The calcium carbonate is susceptible to dissolving in water, especially if the pH is low, and saturating the water with calcium carbonate and maintaining a reasonable pH help prevent this dissolving from occurring. If you don't do this, then the calcium carbonate can dissolve into the water producing pitting and if it is severe enough it can have the CSH break apart as well.
Thanks Richard, so apart from the new start up curing time the pH is the over riding factor and alkalinity could be seen as 3rd behind calcium hardness?
Most of the pool scripts/info I have read have always stated get your alkalinity up/adjusted before anything else which in most cases except a fresh pool start up is again not correct and the pH control is by far the most important.
Incidentally I had to raise calcium hardness and alkalinity on a pool this year but no calcium chloride available for a hundred miles so I added hydrated lime (calcium carbonate) which did a good job of both at very minimal cost.
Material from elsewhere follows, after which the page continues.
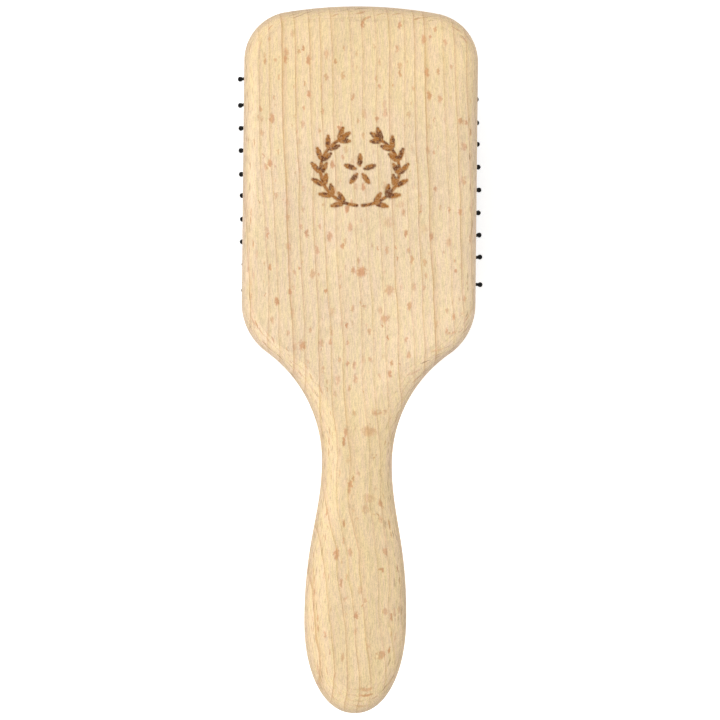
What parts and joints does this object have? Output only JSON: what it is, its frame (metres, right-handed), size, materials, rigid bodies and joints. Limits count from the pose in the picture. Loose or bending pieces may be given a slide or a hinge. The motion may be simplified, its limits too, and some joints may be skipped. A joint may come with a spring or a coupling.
{
  "type": "vanity hairbrush",
  "caption": "Wooden paddle hairbrush with a shaped grip and an air-cushioned rubber pad whose ball-tipped pins press in and lean.",
  "frame": {"origin": "middle of the brush on the plane of the pin tips, the bottom centre of its bounding box", "axes": "+Y along the brush from the grip to the head, +Z outward from the back of the head, +X across the head"},
  "size_m": [0.0872, 0.245, 0.0455],
  "materials": {
    "beech": "raw, fine-sanded beech with a satin sheen",
    "rubber": "matte black rubber",
    "cotton": "undyed cotton cloth",
    "nylon": "smooth black nylon, gloss"
  },
  "bodies": {
    "brush_body": {"wood_body": "beech", "cushion_pad": "rubber"},
    "press_carrier": {"backing_cloth": "cotton"},
    "column_1": {"pin_column_1": "nylon"},
    "column_2": {"pin_column_2": "nylon"},
    "column_3": {"pin_column_3": "nylon"},
    "column_4": {"pin_column_4": "nylon"},
    "column_5": {"pin_column_5": "nylon"},
    "column_6": {"pin_column_6": "nylon"},
    "column_7": {"pin_column_7": "nylon"},
    "column_8": {"pin_column_8": "nylon"},
    "column_9": {"pin_column_9": "nylon"}
  },
  "joints": [
    {"name": "cushion_press", "type": "slide", "parent": "brush_body", "child": "press_carrier", "axis": [0, 0, 1], "range_m": [0, 0.003], "stiffness_N_per_m": 6000, "springref_m": -0.0005, "deforming": ["cushion_pad"]},
    {"name": "column_1_lean", "type": "hinge", "parent": "press_carrier", "child": "column_1", "pos_m": [-0.0314, 0.0629, 0.0283], "axis": [0, 1, 0], "range_deg": [-10, 10], "stiffness_Nm_per_rad": 0.16},
    {"name": "column_2_lean", "type": "hinge", "parent": "press_carrier", "child": "column_2", "pos_m": [-0.02355, 0.0629, 0.0256], "axis": [0, 1, 0], "range_deg": [-10, 10], "stiffness_Nm_per_rad": 0.16},
    {"name": "column_3_lean", "type": "hinge", "parent": "press_carrier", "child": "column_3", "pos_m": [-0.0157, 0.0629, 0.0246], "axis": [0, 1, 0], "range_deg": [-10, 10], "stiffness_Nm_per_rad": 0.16},
    {"name": "column_4_lean", "type": "hinge", "parent": "press_carrier", "child": "column_4", "pos_m": [-0.00785, 0.0629, 0.0241], "axis": [0, 1, 0], "range_deg": [-10, 10], "stiffness_Nm_per_rad": 0.16},
    {"name": "column_5_lean", "type": "hinge", "parent": "press_carrier", "child": "column_5", "pos_m": [0, 0.0629, 0.0239], "axis": [0, 1, 0], "range_deg": [-10, 10], "stiffness_Nm_per_rad": 0.16},
    {"name": "column_6_lean", "type": "hinge", "parent": "press_carrier", "child": "column_6", "pos_m": [0.00785, 0.0629, 0.0241], "axis": [0, 1, 0], "range_deg": [-10, 10], "stiffness_Nm_per_rad": 0.16},
    {"name": "column_7_lean", "type": "hinge", "parent": "press_carrier", "child": "column_7", "pos_m": [0.0157, 0.0629, 0.0246], "axis": [0, 1, 0], "range_deg": [-10, 10], "stiffness_Nm_per_rad": 0.16},
    {"name": "column_8_lean", "type": "hinge", "parent": "press_carrier", "child": "column_8", "pos_m": [0.02355, 0.0629, 0.0256], "axis": [0, 1, 0], "range_deg": [-10, 10], "stiffness_Nm_per_rad": 0.16},
    {"name": "column_9_lean", "type": "hinge", "parent": "press_carrier", "child": "column_9", "pos_m": [0.0314, 0.0629, 0.0283], "axis": [0, 1, 0], "range_deg": [-10, 10], "stiffness_Nm_per_rad": 0.16}
  ]
}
No, that's not quite right. A pool startup is different. You want to saturate the water with calcium carbonate for a bicarbonate startup, but you also want to have the bicarbonate portion be high if possible. This is because the conversion of calcium hydroxide to calcium bicarbonate consumes bicarbonate, not calcium. So for the bicarbonate startup you normally increase TA and don't increase CH unless it is very low (below 150 ppm) as noted here:
After the pool has done the bulk of its curing after 30 days, then both TA and CH are important as are other water parameters including pH and to a lesser extent CYA and temperature. The combination of these determines the calcite saturation index that should be kept near 0 to saturate the water with calcium carbonate.